Milyonlarca seçmeni olan ve seçim sonucu ülke genelini ilgilendiren bir partinin geleceğini yerel bir hukuk mahkemesinin insafına terk etmek nasıl bir mantıktır?

Kanunları zorlayarak açtırdığınız kapıyla kendi seçmen iradenizi yok saydırmaya çalışan bizzat sizlersiniz.

Bu yüzden de İstanbul Cumhuriyet Başsavcısı gözlerimizin içine baka baka İBB soruşturmasıyla ilgili “100 yılın en büyük yolsuzluk dosyası bu, biz beyanı delillendirmeden tutuklamıyoruz, ” diyebildi.

Ama siz “Sen savcısın, sen sadece lehte ve aleyhte delilleri toplamakla mükellefsin, bu şekilde bir kanaatle mahkemeleri yönlendiremezsin, adil yargılamayı etkileme yasağına sen de dâhilsin, tutuklama yetkisi mahkemelere ait, bu açıkça bir yetki gaspıdır,” diyemediniz.
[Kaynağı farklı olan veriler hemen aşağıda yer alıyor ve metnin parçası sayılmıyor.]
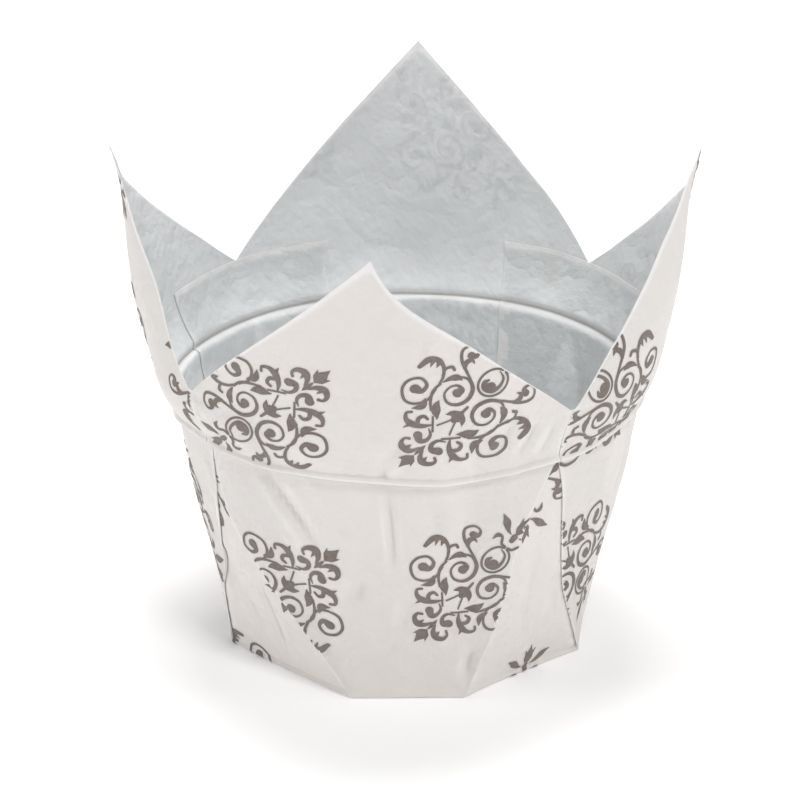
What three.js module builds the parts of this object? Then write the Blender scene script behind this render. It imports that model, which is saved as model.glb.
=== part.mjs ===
// A tulip baking mold: one square sheet of greaseproof paper pressed round a cup-shaped former.
// The sheet's corners stand up as four tips. Between them the spare paper is taken up by four
// inverted box pleats, closed above the rim crease and open as flat wedges at the base.
// Millimetres, +Z up, the front at -Y, and the origin in the middle of the underside.

import * as THREE from 'three';
import { mergeVertices } from 'three/addons/utils/BufferGeometryUtils.js';

const { PI, SQRT2, sin, cos, tan, atan2, hypot, abs, min, max, floor } = Math;
const degrees = THREE.MathUtils.degToRad;
const { lerp, clamp, smoothstep } = THREE.MathUtils;

// The sheet as it is cut, and the air between two layers where it is folded.
const sheetSide = 160;
const paper = 0.2;
const layerGap = 0.3;

// The cup: its base outline has eight corners, one at each end of a pleat's foot.
const baseRadius = 29.5;
const baseCorner = degrees(18);
const rimRadius = 37.2;
const rimHeight = 41.8;

// The shoulder steps out above the rim crease, and the tips rise from it.
const shoulderLean = degrees(40);
const shoulderRadius = 18;
const tipLean = degrees(10.6);
const seamGap = 0.35;

// The first millimetres of a pleat, in which the paper turns back on itself.
const pleatRise = 2.6;

// Pressing leaves each panel and pleat turned a little: panels run front, right, back, left,
// and pleats front right, back right, back left, front left.
const panelTurnAtBase = [0, -6, -3, -4];
const panelTurnAtRim = [-6.5, -1.5, -3, -2];
const pleatTurnAtBase = [-3.3, -5, -3, -2];
const pleatTurnAtRim = [-6, -2, -3, -11];

// Mesh steps: across half a panel, round a fold, along a hidden layer and half a wedge, and
// up the pleat's start, the cup, the shoulder and a tip.
const panelSteps = 6;
const foldSteps = 2;
const layerSteps = 4;
const wedgeSteps = 4;
const riseSteps = 4;
const cupSteps = 8;
const shoulderSteps = 3;
const tipSteps = 5;

// What follows from those sizes.
const quarter = PI / 4;
const foldRadius = (paper + layerGap) / 2;
const cupLean = atan2(rimRadius - baseRadius, rimHeight);
const rimSlant = hypot(rimRadius - baseRadius, rimHeight);
const shoulderSlant = rimSlant + shoulderRadius * (shoulderLean - tipLean);
const panelApothem = baseRadius * cos(baseCorner);
const wedgeApothem = baseRadius * cos(quarter - baseCorner);
const tipSlant = sheetSide / SQRT2 - panelApothem;

// The wall in section: the radius, height and lean at a distance measured up it from the base.
function wall(slant) {
  const inCup = min(slant, rimSlant);
  const turned = clamp((slant - rimSlant) / shoulderRadius, 0, shoulderLean - tipLean);
  const above = max(slant - shoulderSlant, 0);
  const onShoulder = shoulderLean - turned;
  const round = shoulderRadius * (cos(onShoulder) - cos(shoulderLean));
  const rise = shoulderRadius * (sin(shoulderLean) - sin(onShoulder));
  const lean = slant < rimSlant ? cupLean : onShoulder;
  return {
    radius: baseRadius + inCup * sin(cupLean) + round + above * sin(tipLean),
    height: paper / 2 + inCup * cos(cupLean) + rise + above * cos(tipLean),
    lean: slant === rimSlant ? (cupLean + shoulderLean) / 2 : lean,
  };
}

// From a panel's middle to its folded edge: round the wall, and across the flat paper.
function panelEdge(slant, atBase) {
  const atSlant = quarter * wall(max(slant, rimSlant)).radius - seamGap;
  return lerp(atBase, atSlant, min(slant / rimSlant, 1));
}

const edgeRoundWall = (slant) => panelEdge(slant, baseRadius * baseCorner);
const edgeOnPaper = (slant) => panelEdge(slant, baseRadius * sin(baseCorner));

// Half of the paper that lies hidden between a panel's edge and the wedge's edge behind it.
function pleatDepth(slant) {
  const { radius } = wall(slant);
  const wedgeAngle = quarter - edgeRoundWall(slant) / radius;
  const onPanel = new THREE.Vector2(edgeOnPaper(slant), panelApothem + slant);
  const onWedge = new THREE.Vector2(-radius * sin(wedgeAngle), wedgeApothem + slant);
  onWedge.rotateAround(new THREE.Vector2(), -quarter);
  return onPanel.distanceTo(onWedge) / 2;
}

// Half a panel and half a pleat, seen along the wall: the path of the paper from the panel's
// middle to the pleat's middle, as distances round the wall and levels above it.
function halfSection(slant) {
  const share = min(slant / pleatRise, 1);
  const bend = PI * share;
  const run = max(pleatDepth(slant) - 2 * foldRadius, foldRadius * share);
  const panelEnd = edgeRoundWall(slant) - foldRadius * sin(min(bend, PI / 2));
  const path = [];
  for (let i = 0; i <= panelSteps; i += 1) {
    path.push(new THREE.Vector2(panelEnd * i / panelSteps, 0));
  }

  const pen = new THREE.Vector2(panelEnd, 0);
  let heading = 0;
  const draw = (length) => {
    pen.x += length * cos(heading);
    pen.y += length * sin(heading);
    path.push(pen.clone());
  };
  const fold = (angle) => {
    const step = angle / foldSteps;
    const chord = 2 * foldRadius * sin(abs(step) / 2);
    for (let i = 0; i < foldSteps; i += 1) {
      heading += step / 2;
      draw(chord);
      heading += step / 2;
    }
  };
  fold(-bend);
  for (let i = 0; i < layerSteps; i += 1) {
    draw(run / layerSteps);
  }
  fold(bend);
  const toMiddle = quarter * wall(slant).radius - pen.x;
  for (let i = 0; i < wedgeSteps; i += 1) {
    draw(toMiddle / wedgeSteps);
  }
  return path;
}

// The same path moved sideways by half the paper's thickness, mitred at its corners.
function skin(path, offset) {
  return path.map((point, i) => {
    const before = path[max(i - 1, 0)];
    const after = path[min(i + 1, path.length - 1)];
    const into = point.clone().sub(before);
    const out = after.clone().sub(point);
    if (into.length() < 1e-6 || out.length() < 1e-6) {
      return new THREE.Vector2(point.x, point.y + offset);
    }
    const first = new THREE.Vector2(-into.y, into.x).normalize();
    const second = new THREE.Vector2(-out.y, out.x).normalize();
    const mitre = first.clone().add(second).multiplyScalar(offset / (1 + first.dot(second)));
    return point.clone().add(mitre);
  });
}

// How far the wall is turned at an azimuth, eased between each panel's and pleat's middle.
function turnAt(azimuth, slant) {
  const station = (azimuth / quarter + 16) % 8;
  const near = floor(station) % 8;
  const share = smoothstep(station - floor(station), 0, 1);
  const up = min(max(slant, 0) / rimSlant, 1);
  const turnOf = (index) => {
    const side = floor(index / 2) % 4;
    const panel = lerp(panelTurnAtBase[side], panelTurnAtRim[side], up);
    const pleat = lerp(pleatTurnAtBase[side], pleatTurnAtRim[side], up);
    return degrees(index % 2 === 0 ? panel : pleat);
  };
  return lerp(turnOf(near), turnOf((near + 1) % 8), share);
}

// A point of the wall. Panels and wedges are flat at the base, and panels round out to the rim.
function place(side, roundWall, slant, level) {
  const { radius, height, lean } = wall(slant);
  const local = roundWall / radius;
  const edge = edgeRoundWall(max(slant, 0)) / radius;
  const wedge = quarter - edge;
  const flatness = (1 - clamp(slant / rimSlant, 0, 1)) ** 5;
  const flatPanel = cos(edge) / cos(min(abs(local), edge));
  const flatWedge = cos(wedge) / cos(min(quarter - abs(local), wedge));
  const reach = radius * (abs(local) < edge ? lerp(1, flatPanel, flatness) : flatWedge);
  const azimuth = side * PI / 2 + local;
  const turned = azimuth + turnAt(azimuth, slant);
  const out = reach + level * cos(lean);
  return new THREE.Vector3(out * sin(turned), -out * cos(turned), height - level * sin(lean));
}

// Where the sheet's edge crosses the pleats, found by halving.
function valleySlant() {
  let low = 0;
  let high = tipSlant;
  for (let i = 0; i < 50; i += 1) {
    const middle = (low + high) / 2;
    if (edgeOnPaper(middle) + middle < tipSlant) {
      low = middle;
    } else {
      high = middle;
    }
  }
  return low;
}

// Rows of the mesh up the wall: close together where the pleats start and on the shoulder.
function rowSlants(top) {
  const stretch = (from, to, count) => {
    return Array.from({ length: count }, (_, i) => lerp(from, to, i / count));
  };
  return [
    ...stretch(0, pleatRise, riseSteps),
    ...stretch(pleatRise, rimSlant, cupSteps),
    ...stretch(rimSlant, shoulderSlant, shoulderSteps),
    shoulderSlant,
    top,
  ];
}

// One skin of the folded sheet: a grid of points by side, column and row. Above the valleys
// a panel's columns run on up to the sheet's slanting edges.
function skinColumns(offset) {
  const valley = valleySlant();
  const slants = rowSlants(valley);
  const footSlide = -offset * tan(quarter - cupLean / 2);
  const sections = slants.map((slant) => skin(halfSection(slant), offset));
  const last = sections.length - 1;
  const half = sections[0].length - 1;
  const columns = [];
  for (let side = 0; side < 4; side += 1) {
    for (let i = -half; i < half; i += 1) {
      const sign = i < 0 ? -1 : 1;
      const column = slants.map((slant, row) => {
        const point = sections[row][abs(i)];
        return place(side, sign * point.x, row === 0 ? footSlide : slant, point.y);
      });
      if (abs(i) < panelSteps) {
        const top = lerp(tipSlant, valley, abs(i) / panelSteps);
        const point = sections[last][abs(i)];
        for (let step = 1; step <= tipSteps; step += 1) {
          const slant = lerp(valley, top, step / tipSteps);
          column.push(place(side, sign * point.x, slant, point.y));
        }
      }
      columns.push(column);
    }
  }
  return columns;
}

// The closed body: both skins, the two faces of the base, and the cut edge of the paper.
function foldedSheet() {
  const outer = skinColumns(paper / 2);
  const inner = skinColumns(-paper / 2);
  const positions = [];
  const triangle = (a, b, c) => {
    const shortest = min(a.distanceTo(b), b.distanceTo(c), c.distanceTo(a));
    if (shortest > 1e-5) {
      [a, b, c].forEach((corner) => positions.push(...corner.toArray()));
    }
  };
  // Both skins of a four-sided patch, split along the diagonal that is shorter outside.
  const patch = (corners, cornersIn) => {
    const [a, b, c, d] = corners;
    const splits = a.distanceTo(c) < b.distanceTo(d) ? [[0, 1, 2], [0, 2, 3]] : [[0, 1, 3], [1, 2, 3]];
    splits.forEach(([i, j, k]) => {
      triangle(corners[i], corners[j], corners[k]);
      triangle(cornersIn[k], cornersIn[j], cornersIn[i]);
    });
  };
  const foot = new THREE.Vector3(0, 0, 0);
  const floorTop = new THREE.Vector3(0, 0, paper);
  outer.forEach((left, i) => {
    const next = (i + 1) % outer.length;
    const columns = [left, outer[next]];
    const columnsIn = [inner[i], inner[next]];
    const rows = max(left.length, columns[1].length);
    const pointAt = (column, row) => column[min(row, column.length - 1)];
    const cornersAt = ([one, two], row) => {
      return [pointAt(one, row), pointAt(two, row), pointAt(two, row + 1), pointAt(one, row + 1)];
    };
    for (let row = 0; row + 1 < rows; row += 1) {
      patch(cornersAt(columns, row), cornersAt(columnsIn, row));
    }
    const [a, b] = columns.map((column) => column.at(-1));
    const [aIn, bIn] = columnsIn.map((column) => column.at(-1));
    triangle(a, b, bIn);
    triangle(a, bIn, aIn);
    triangle(columns[1][0], left[0], foot);
    triangle(columnsIn[0][0], columnsIn[1][0], floorTop);
  });
  const soup = new THREE.BufferGeometry();
  soup.setAttribute('position', new THREE.Float32BufferAttribute(positions, 3));
  const geometry = mergeVertices(soup, 1e-5);
  geometry.computeVertexNormals();
  return geometry;
}

const greaseproofPaper = new THREE.MeshStandardMaterial({
  color: '#e4e0dc',
  roughness: 0.72,
  metalness: 0,
  side: THREE.DoubleSide,
});

const sheet = new THREE.Mesh(foldedSheet(), greaseproofPaper);
sheet.name = 'folded_sheet';

const bakingMold = new THREE.Group();
bakingMold.name = 'paper_baking_mold';
bakingMold.add(sheet);

export default bakingMold;
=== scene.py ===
from math import atan2, cos, hypot, pi, radians, sin, sqrt

import bmesh
import bpy
import numpy as np
from mathutils import Matrix, Vector


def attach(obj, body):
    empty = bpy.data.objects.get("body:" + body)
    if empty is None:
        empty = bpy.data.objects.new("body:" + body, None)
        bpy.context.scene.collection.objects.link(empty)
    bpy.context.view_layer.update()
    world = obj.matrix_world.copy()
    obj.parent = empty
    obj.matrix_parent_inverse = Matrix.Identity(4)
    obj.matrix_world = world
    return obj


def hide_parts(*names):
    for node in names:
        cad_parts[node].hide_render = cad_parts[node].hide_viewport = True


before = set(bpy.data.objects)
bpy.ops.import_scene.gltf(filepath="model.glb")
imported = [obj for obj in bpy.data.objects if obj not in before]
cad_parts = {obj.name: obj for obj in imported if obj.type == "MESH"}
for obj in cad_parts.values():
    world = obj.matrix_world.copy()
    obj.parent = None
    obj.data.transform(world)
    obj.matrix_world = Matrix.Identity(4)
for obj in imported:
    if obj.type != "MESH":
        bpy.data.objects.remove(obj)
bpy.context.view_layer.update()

# The folded sheet: one square of thin greaseproof paper, pressed between a former and a cup.
# Four inverted box pleats take up the spare paper, and the rim of the tool leaves a raised
# bead round the wall. Nothing holds it but its own creases. Lengths here are millimetres.
SHEET_SIDE = 160.0
PAPER = 0.09
BASE_RADIUS = 29.5
BASE_CORNER = radians(18)
FOOT_RADIUS = 0.25
RIM_RADIUS = 37.2
RIM_HEIGHT = 41.8
SHOULDER_LEAN = radians(40)
SHOULDER_RADIUS = 18.0
TIP_LEAN = radians(10.6)
SEAM_GAP = 0.1
FOLD_RADIUS = 0.08
PLEAT_RISE = 1.2

QUARTER = pi / 4
CUP_LEAN = atan2(RIM_RADIUS - BASE_RADIUS, RIM_HEIGHT)
RIM = hypot(RIM_RADIUS - BASE_RADIUS, RIM_HEIGHT)
SHOULDER = RIM + SHOULDER_RADIUS * (SHOULDER_LEAN - TIP_LEAN)
PANEL_APOTHEM = BASE_RADIUS * cos(BASE_CORNER)
WEDGE_APOTHEM = BASE_RADIUS * cos(QUARTER - BASE_CORNER)
TIP = SHEET_SIDE / sqrt(2) - PANEL_APOTHEM
FOOT = FOOT_RADIUS * cos(CUP_LEAN) / (1 + sin(CUP_LEAN))

# How far pressing turned each panel and pleat, in degrees at the base and at the rim, from the
# front panel round by the right. Each panel's two edges bow out: once over the cup's height,
# twice over it, and once between the rim and the valley, in millimetres. The cut edges of the
# tips sag a little too, in a narrow dip and a wide one.
TURN_AT_BASE = np.radians([0, -3.3, -6, -5, -3, -3, -4, -2])
TURN_AT_RIM = np.radians([-6.5, -6, -1.5, -2, -3, -3, -2, -11])
BOW = np.array([
    [[3.6, -1.7, 0.2], [-0.5, 1.2, -1.2]],
    [[3.6, 1.0, 1.2], [0.8, 0.3, 0.4]],
    [[0.6, -0.3, -0.4], [1.2, 0.5, 0.3]],
    [[1.0, -0.4, -0.3], [-0.4, -0.5, -0.2]],
])
SAG = np.array([
    [[0.0, 0.2], [2.9, 0.8]],
    [[0.0, 0.3], [0.4, 0.5]],
    [[0.2, 0.5], [0.0, 0.4]],
    [[0.3, 0.5], [0.0, 0.2]],
])

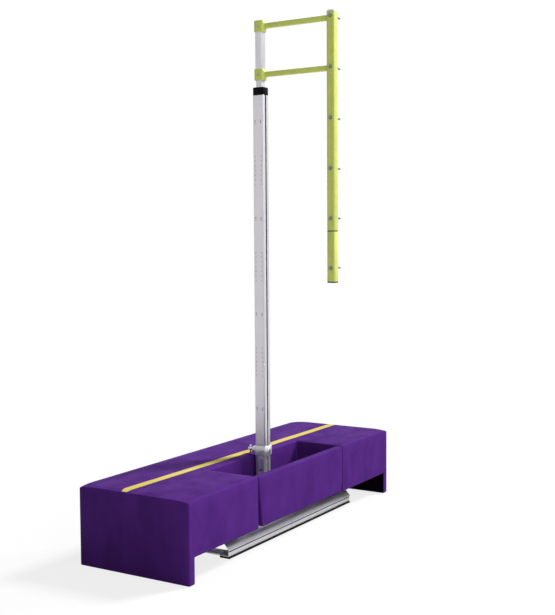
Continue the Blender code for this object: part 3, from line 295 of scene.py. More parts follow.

Tek derdiniz kaptırdığınız liderliğin içinizi kemiren cazibesi.

Maalesef  her kesim kendince bir lider yaratmış ve onu kutsamakla meşgul.

Lider başarısız olmaz, başarısız olan tebaadır.

Lider kime hain derse doğrudur.

Lider bu gün hain dediğini yarın kahramanlaştırabilir.

Liderin mutlaka bir bildiği vardır.

Liderin bilmediğini biz zaten bilemeyiz.

Öyle eğip bükmeye gerek yok!

“Yaygın bir adaletsizliğin devrim nedeni olabileceğini,” söyleyen Aristoteles’i bile yanıltmış bir milletiz.

Kenan Evren tarafından hazırlanan 12 Eylül Anayasası’nı yüzde 8,63 “Red”’e karşılık 91,37 “Kabul” şeklindeki seçmen davranışını başka türlü izah edemezsiniz.

1982 Anayasası’nın geçici 4. maddesi ile getirilen 10 ve 5 yıllık siyasal yasakların kaldırılması bile 1987 referandumunda %50.16 oy oranı ile kıl payı kabul edildi.

Çünkü bir devletin erdemi yurttaşların erdemiyle doğru orantılıdır.

Velhasıl, biz gerçekten kraliyet seviyoruz.

*“Türk Siyasi Partilerinde Lider Oligarşisi:Evrimi, Kurumsallaşması ve Sonuçları”; İ.Ü. Siyasal Bilgiler Fakültesi Dergisi, No:45 (Ekim 2011), s.1-21.